◆ Requirements ◆
Every line of the material below must be repeated exactly.

◆ Given records ◆
┄┄┄┄┄┄┄┄┄┄┄┄┄┄┄┄┄┄┄┄
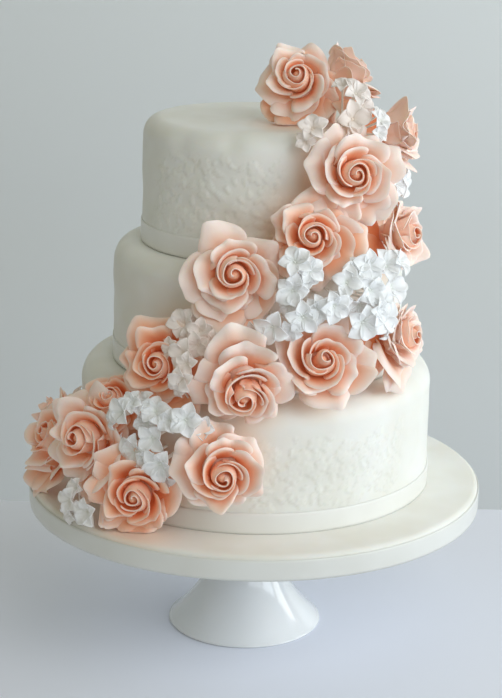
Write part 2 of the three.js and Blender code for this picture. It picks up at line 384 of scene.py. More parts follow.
# Rose paste: the warmth mark runs from pale outer petals to deep peach at the heart, a little
# clouded. A petal's back takes a share of it and some warmth of its own, as light comes through,
# and its edges are paler. The faint glow is that light too.
def paintRose(tree, look, height, mottle):
    height, rim = veinsOf(tree, look, height)
    own, front = look["backWarmth"], attributeOf(tree, "inside")
    share = calc(tree, "MULTIPLY_ADD", front, 1 - look["backShare"], look["backShare"])
    cloud = calc(tree, "MULTIPLY_ADD", mottle, look["cloud"], own - 0.5 * look["cloud"])
    clouded = calc(tree, "MULTIPLY_ADD", front, -own, cloud)
    warmth = calc(tree, "MULTIPLY_ADD", attributeOf(tree, "warmth"), share, clouded)
    pale = calc(tree, "MULTIPLY", rim, look["rimShare"])
    return mixOf(tree, pale, rampOf(tree, warmth, look["stops"]), look["rim"]), height, mottle


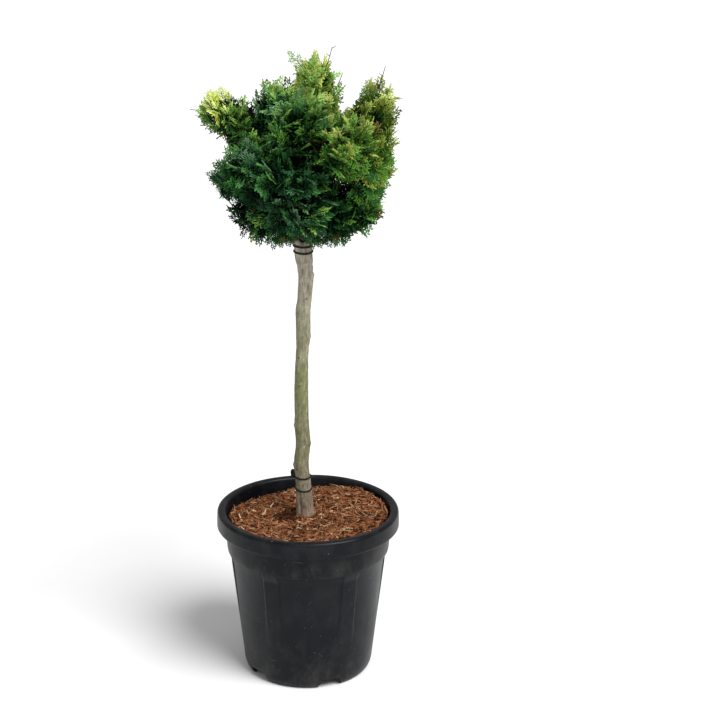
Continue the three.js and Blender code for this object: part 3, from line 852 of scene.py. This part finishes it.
def bare_twig(sprays, foot, tip, stubs):
    """A thin twig without leaves, with a few short stubs."""
    sprays.join(foot)
    sprays.twig(foot, (foot + tip) / 2 + np.array([1.5 * MM, 0, 0]), tip, BARE_TWIG)
    along = unit(tip - foot)
    for k in range(stubs):
        start = foot + (0.35 + 0.3 * k) * (tip - foot)
        side = np.array([(-1) ** k * 6 * MM, 0, 3 * MM])
        sprays.twig(start, start + side * 0.5, start + side + along * 1.5 * MM, STUB)


def free_sprig(sprays, foot, tip, yellow, fans, fan_length, tone):
    """A small open sprig whose stalk starts in a mass, and whose fans reach past it as far as tip."""
    sprays.join(foot)
    along, face = unit(tip - foot), np.array([0.1, -0.8, 0.6])
    face = unit(face - along * np.dot(face, along))
    side = np.cross(face, along)
    end = tip - along * fan_length
    sprays.twig(foot, (foot + end) / 2, end, FREE_STALK)
    for k in range(fans):
        share = 0.45 + 0.55 * k / max(1, fans - 1)
        turn = 0.0 if k == fans - 1 else (1 if k % 2 else -1) * math.radians(44)
        way = unit(along * math.cos(turn) + side * math.sin(turn))
        palette = fan_palette(yellow, 0.6)
        sprays.fan(foot + share * (end - foot), way, face, fan_length, palette, tone, CLEAR)


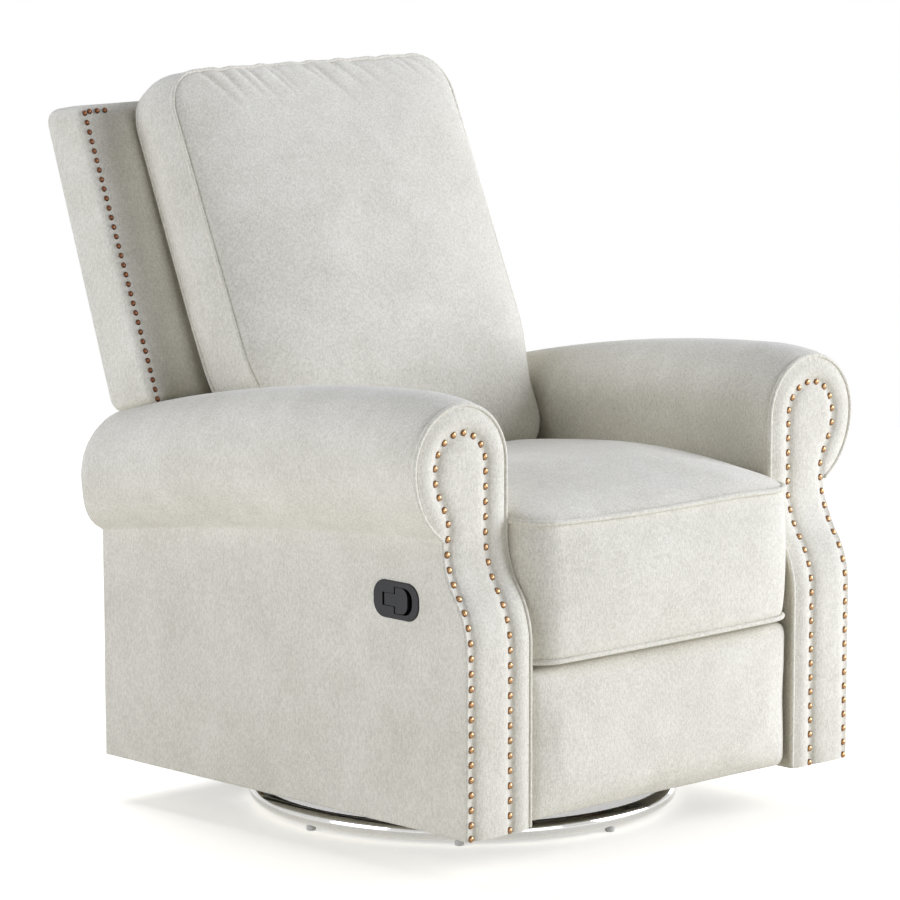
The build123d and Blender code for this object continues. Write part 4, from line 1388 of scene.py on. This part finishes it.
# ---------------------------------------------------------------------------- back
@dataclass
class WingedBack:
    """The upholstered T-shaped back with its nails, and the loose cushion on it."""

    palette: Palette
    front_lean: float = math.tan(math.radians(21.25))
    rear_lean: float = math.tan(math.radians(18.8))
    front_y: float = 0.2800
    rear_y: float = 0.3750
    lean_z: float = 0.744
    half: float = 0.3532
    top_z: float = 0.9605
    rear_top_z: float = 0.948
    low_front_z: float = 0.566
    low_rear_z: float = 0.538
    lower_half: float = 0.2405
    lower_z: float = 0.362
    lower_top_z: float = 0.640
    lower_inset: float = 0.004
    nail_pitch: float = 0.0136
    nail_head: float = 0.0042
    nail_inset: float = 0.0066
    nail_lift: float = 0.0010
    nail_top: float = 0.0106
    nail_foot: float = 0.006
    turned_in: Point = (0.66, 1.68, 2.69)
    turned_up: float = 0.002
    cushion_half: float = 0.264
    cushion_lean: float = math.radians(23.4)
    cushion_foot: Pair = (0.1427, 0.4215)
    cushion_length: float = 0.5938
    cushion_corner: float = 0.060
    back_bulge: float = 0.013
    back_gap: float = 0.0120
    back_gap_from: float = 0.1592
    back_gap_slope: float = 0.0115
    boxing: float = 0.096
    boxing_puff: float = 0.009
    crown: float = 0.033
    piping: float = 0.0028
    puff_run: float = 0.08
    squeeze: float = 0.062
    squeeze_run: Pair = (0.0855, 0.1955)
    behind_wider: float = 0.010
    free_run: Pair = (0.1355, 0.2755)
    held_foot: float = 0.05
    held_behind: float = 0.004
    pleats: int = 15
    pleat_start: float = -0.205
    pleat_run: float = 0.4
    pleat_shift: float = 0.012
    pleat_slant: float = 0.80
    pleat_turn: float = 0.22
    pleat_reach: Pair = (0.018, 0.046)
    pleat_width: Pair = (0.0032, 0.0058)
    pleat_depth: Pair = (0.0011, 0.0027)
    face_wave: float = 0.0012
    top_seam: float = 0.012
    seam_waves: tuple[Point, ...] = ((0.0008, 0.0078, 0.0), (0.0005, 0.0047, 1.0))

    def front_plane(self, z: Array) -> Array:
        """Y of the back's front plane."""
        return self.front_y + (z - self.lean_z) * self.front_lean

    def rear_plane(self, z: Array) -> Array:
        """Y of the back's rear plane."""
        return self.rear_y + (z - self.lean_z) * self.rear_lean

    def build(self) -> None:
        """Builds and dresses the back."""
        pieces = [self.wings(), self.lower(), *self.nail_columns()]
        cushion, form = self.cushion()
        pieces += [cushion, *self.cushion_piping(form)]
        for made in pieces:
            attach(made, "back")
            LOG.info("piece %s", made.name)

    def slab(
        self, half: float, low: Pair, high: Pair, corner: float, crown: float, edge: float, inset: float = 0.0
    ) -> SewnBox:
        """Lays out a leaning slab between the two planes.

        Args:
            half: half its width.
            low: heights of its foot at the front and at the rear.
            high: heights of its top at the front and at the rear.
            corner: radius of its corners seen from the front.
            crown: how far its face swells.
            edge: radius of its long edges.
            inset: how far its two faces lie inside the planes.

        Returns:
            The form, whose w runs from the rear (0) to the front (1).
        """
        length = high[0] - low[0]
        deep = self.rear_y - self.front_y

        def place(across: Array, along: Array, thick: Array) -> Array:
            """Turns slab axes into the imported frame's.

            Args:
                across: places across.
                along: places up from the foot.
                thick: places forward from the rear plane.

            Returns:
                The places, one row each.
            """
            share = thick / deep
            foot = low[1] + (low[0] - low[1]) * share
            top = high[1] + (high[0] - high[1]) * share
            z = foot + (top - foot) * along / length
            y = self.rear_plane(z) + (self.front_plane(z) - self.rear_plane(z)) * share
            return np.column_stack([across, y, z])

        return SewnBox(
            half, length, corner, crown, -0.0015, place, level(inset), level(deep - inset),
            cell=0.0075, edge=edge,
        )

    def wings(self) -> Piece:
        """Makes the wide upper part of the back.

        Returns:
            The wings' cover.
        """
        foot, top = (self.low_front_z, self.low_rear_z), (self.top_z, self.rear_top_z)
        form = self.slab(self.half, foot, top, corner=0.020, crown=0.004, edge=0.013)
        made = form.build("back_wing_cover", self.palette.cloth)
        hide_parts("back_shell")
        return made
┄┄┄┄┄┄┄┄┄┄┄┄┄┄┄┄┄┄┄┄
◆ Answer to the problem ◆
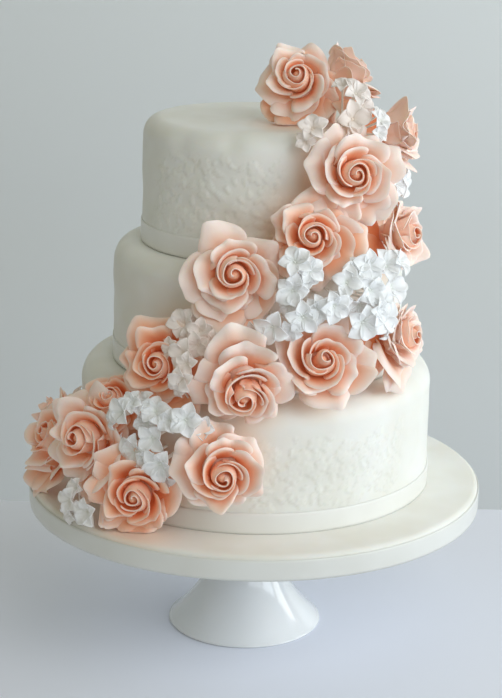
Write part 2 of the three.js and Blender code for this picture. It picks up at line 384 of scene.py. More parts follow.
# Rose paste: the warmth mark runs from pale outer petals to deep peach at the heart, a little
# clouded. A petal's back takes a share of it and some warmth of its own, as light comes through,
# and its edges are paler. The faint glow is that light too.
def paintRose(tree, look, height, mottle):
    height, rim = veinsOf(tree, look, height)
    own, front = look["backWarmth"], attributeOf(tree, "inside")
    share = calc(tree, "MULTIPLY_ADD", front, 1 - look["backShare"], look["backShare"])
    cloud = calc(tree, "MULTIPLY_ADD", mottle, look["cloud"], own - 0.5 * look["cloud"])
    clouded = calc(tree, "MULTIPLY_ADD", front, -own, cloud)
    warmth = calc(tree, "MULTIPLY_ADD", attributeOf(tree, "warmth"), share, clouded)
    pale = calc(tree, "MULTIPLY", rim, look["rimShare"])
    return mixOf(tree, pale, rampOf(tree, warmth, look["stops"]), look["rim"]), height, mottle


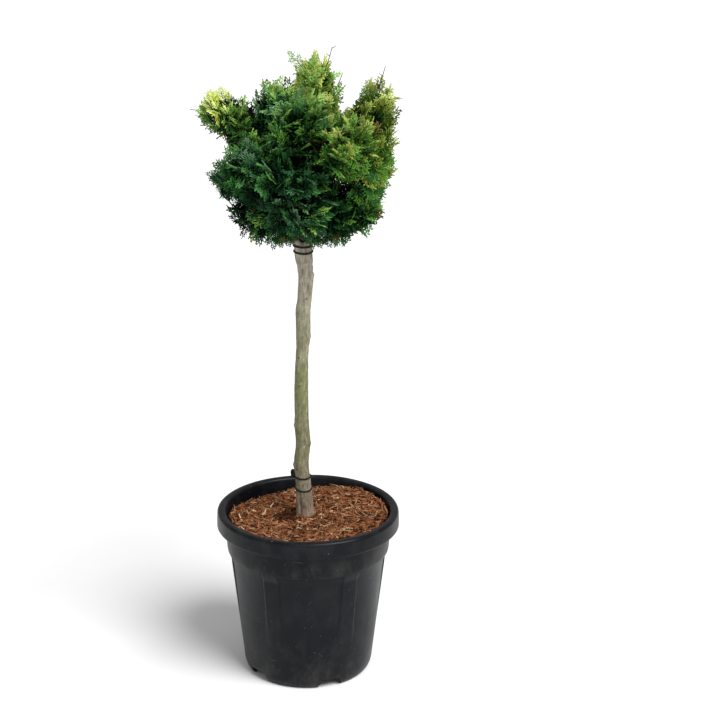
Continue the three.js and Blender code for this object: part 3, from line 852 of scene.py. This part finishes it.
def bare_twig(sprays, foot, tip, stubs):
    """A thin twig without leaves, with a few short stubs."""
    sprays.join(foot)
    sprays.twig(foot, (foot + tip) / 2 + np.array([1.5 * MM, 0, 0]), tip, BARE_TWIG)
    along = unit(tip - foot)
    for k in range(stubs):
        start = foot + (0.35 + 0.3 * k) * (tip - foot)
        side = np.array([(-1) ** k * 6 * MM, 0, 3 * MM])
        sprays.twig(start, start + side * 0.5, start + side + along * 1.5 * MM, STUB)


def free_sprig(sprays, foot, tip, yellow, fans, fan_length, tone):
    """A small open sprig whose stalk starts in a mass, and whose fans reach past it as far as tip."""
    sprays.join(foot)
    along, face = unit(tip - foot), np.array([0.1, -0.8, 0.6])
    face = unit(face - along * np.dot(face, along))
    side = np.cross(face, along)
    end = tip - along * fan_length
    sprays.twig(foot, (foot + end) / 2, end, FREE_STALK)
    for k in range(fans):
        share = 0.45 + 0.55 * k / max(1, fans - 1)
        turn = 0.0 if k == fans - 1 else (1 if k % 2 else -1) * math.radians(44)
        way = unit(along * math.cos(turn) + side * math.sin(turn))
        palette = fan_palette(yellow, 0.6)
        sprays.fan(foot + share * (end - foot), way, face, fan_length, palette, tone, CLEAR)


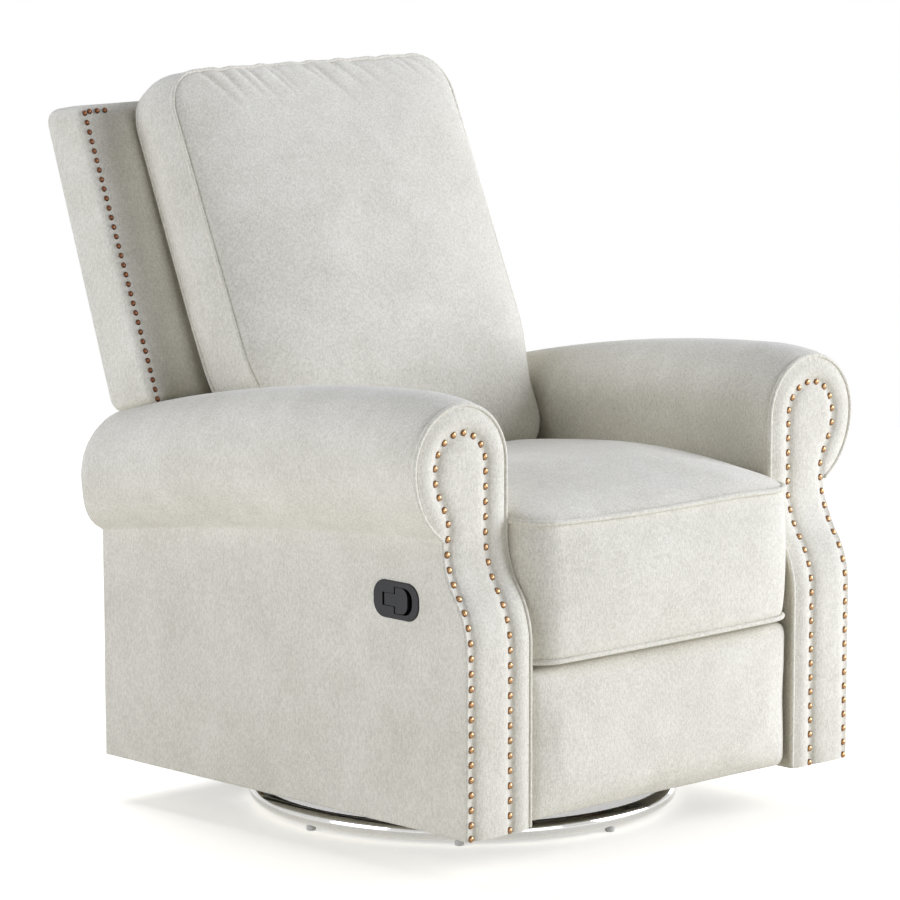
The build123d and Blender code for this object continues. Write part 4, from line 1388 of scene.py on. This part finishes it.
# ---------------------------------------------------------------------------- back
@dataclass
class WingedBack:
    """The upholstered T-shaped back with its nails, and the loose cushion on it."""

    palette: Palette
    front_lean: float = math.tan(math.radians(21.25))
    rear_lean: float = math.tan(math.radians(18.8))
    front_y: float = 0.2800
    rear_y: float = 0.3750
    lean_z: float = 0.744
    half: float = 0.3532
    top_z: float = 0.9605
    rear_top_z: float = 0.948
    low_front_z: float = 0.566
    low_rear_z: float = 0.538
    lower_half: float = 0.2405
    lower_z: float = 0.362
    lower_top_z: float = 0.640
    lower_inset: float = 0.004
    nail_pitch: float = 0.0136
    nail_head: float = 0.0042
    nail_inset: float = 0.0066
    nail_lift: float = 0.0010
    nail_top: float = 0.0106
    nail_foot: float = 0.006
    turned_in: Point = (0.66, 1.68, 2.69)
    turned_up: float = 0.002
    cushion_half: float = 0.264
    cushion_lean: float = math.radians(23.4)
    cushion_foot: Pair = (0.1427, 0.4215)
    cushion_length: float = 0.5938
    cushion_corner: float = 0.060
    back_bulge: float = 0.013
    back_gap: float = 0.0120
    back_gap_from: float = 0.1592
    back_gap_slope: float = 0.0115
    boxing: float = 0.096
    boxing_puff: float = 0.009
    crown: float = 0.033
    piping: float = 0.0028
    puff_run: float = 0.08
    squeeze: float = 0.062
    squeeze_run: Pair = (0.0855, 0.1955)
    behind_wider: float = 0.010
    free_run: Pair = (0.1355, 0.2755)
    held_foot: float = 0.05
    held_behind: float = 0.004
    pleats: int = 15
    pleat_start: float = -0.205
    pleat_run: float = 0.4
    pleat_shift: float = 0.012
    pleat_slant: float = 0.80
    pleat_turn: float = 0.22
    pleat_reach: Pair = (0.018, 0.046)
    pleat_width: Pair = (0.0032, 0.0058)
    pleat_depth: Pair = (0.0011, 0.0027)
    face_wave: float = 0.0012
    top_seam: float = 0.012
    seam_waves: tuple[Point, ...] = ((0.0008, 0.0078, 0.0), (0.0005, 0.0047, 1.0))

    def front_plane(self, z: Array) -> Array:
        """Y of the back's front plane."""
        return self.front_y + (z - self.lean_z) * self.front_lean

    def rear_plane(self, z: Array) -> Array:
        """Y of the back's rear plane."""
        return self.rear_y + (z - self.lean_z) * self.rear_lean

    def build(self) -> None:
        """Builds and dresses the back."""
        pieces = [self.wings(), self.lower(), *self.nail_columns()]
        cushion, form = self.cushion()
        pieces += [cushion, *self.cushion_piping(form)]
        for made in pieces:
            attach(made, "back")
            LOG.info("piece %s", made.name)

    def slab(
        self, half: float, low: Pair, high: Pair, corner: float, crown: float, edge: float, inset: float = 0.0
    ) -> SewnBox:
        """Lays out a leaning slab between the two planes.

        Args:
            half: half its width.
            low: heights of its foot at the front and at the rear.
            high: heights of its top at the front and at the rear.
            corner: radius of its corners seen from the front.
            crown: how far its face swells.
            edge: radius of its long edges.
            inset: how far its two faces lie inside the planes.

        Returns:
            The form, whose w runs from the rear (0) to the front (1).
        """
        length = high[0] - low[0]
        deep = self.rear_y - self.front_y

        def place(across: Array, along: Array, thick: Array) -> Array:
            """Turns slab axes into the imported frame's.

            Args:
                across: places across.
                along: places up from the foot.
                thick: places forward from the rear plane.

            Returns:
                The places, one row each.
            """
            share = thick / deep
            foot = low[1] + (low[0] - low[1]) * share
            top = high[1] + (high[0] - high[1]) * share
            z = foot + (top - foot) * along / length
            y = self.rear_plane(z) + (self.front_plane(z) - self.rear_plane(z)) * share
            return np.column_stack([across, y, z])

        return SewnBox(
            half, length, corner, crown, -0.0015, place, level(inset), level(deep - inset),
            cell=0.0075, edge=edge,
        )

    def wings(self) -> Piece:
        """Makes the wide upper part of the back.

        Returns:
            The wings' cover.
        """
        foot, top = (self.low_front_z, self.low_rear_z), (self.top_z, self.rear_top_z)
        form = self.slab(self.half, foot, top, corner=0.020, crown=0.004, edge=0.013)
        made = form.build("back_wing_cover", self.palette.cloth)
        hide_parts("back_shell")
        return made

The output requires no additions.